Les Gilets jaunes ne disposent d’aucun leader, d’aucune structure politique et ne sont affiliés à aucun syndicat. Ce qui leur importe, c’est moins la fin du Monde prophétisée par les écologistes que leur fin du mois qu’ils n’arrivent pas à boucler.

Avec la crise sanitaire et probablement sociale et économique ensuite, la France peut-elle être de nouveau confrontée à une révolte historique de grande ampleur ?

Churchill disait : « Ceux qui oublient l’histoire seront amenés à la revivre ». Toutes les révoltes qui ont émaillé notre histoire insistent sur ce point : ne pas oublier la souffrance du peuple. Aujourd’hui, le peuple français est confronté à une épreuve d’envergure : la crise sanitaire de la Covid.
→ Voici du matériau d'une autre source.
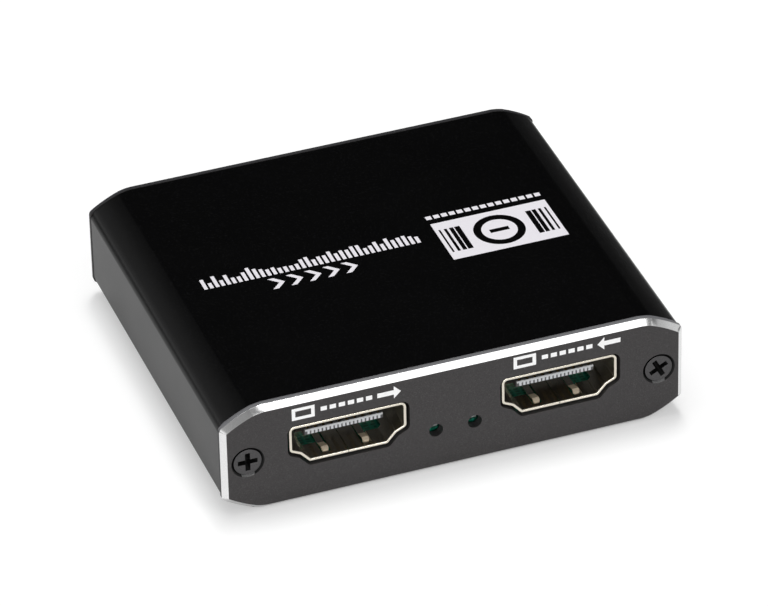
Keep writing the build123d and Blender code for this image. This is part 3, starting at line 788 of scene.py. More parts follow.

Les libertés individuelles sont bafouées et la civilisation du plaisir est sacrifiée sur l’autel de l’intérêt collectif. Pourtant, les Français ne bougent pas. Sans doute que la crise sanitaire les tétanise. On peut aussi avancer d’autres arguments.

À commencer par le caractère mondial de l’épidémie. C’est la planète et non notre seule France qui lutte contre ce virus encore inconnu il y a deux ans. Qui plus est, la pandémie touche indépendamment toutes les couches sociales. Le sentiment d’inégalité, catalyseur de nombreuses révoltes dans le passé, n’existe pas dans le cadre de la crise sanitaire. Quoiqu’il, on ne peut jamais augurer de l’avenir.

L’Histoire n’est pas une science exacte et les mêmes causes ne donnent jamais naissance aux mêmes effets. Face à l’imprévu, je n’exprime qu’une seule certitude : d’autres révoltes agiteront notre pays, mais nous n’en connaissons ni la nature ni la date.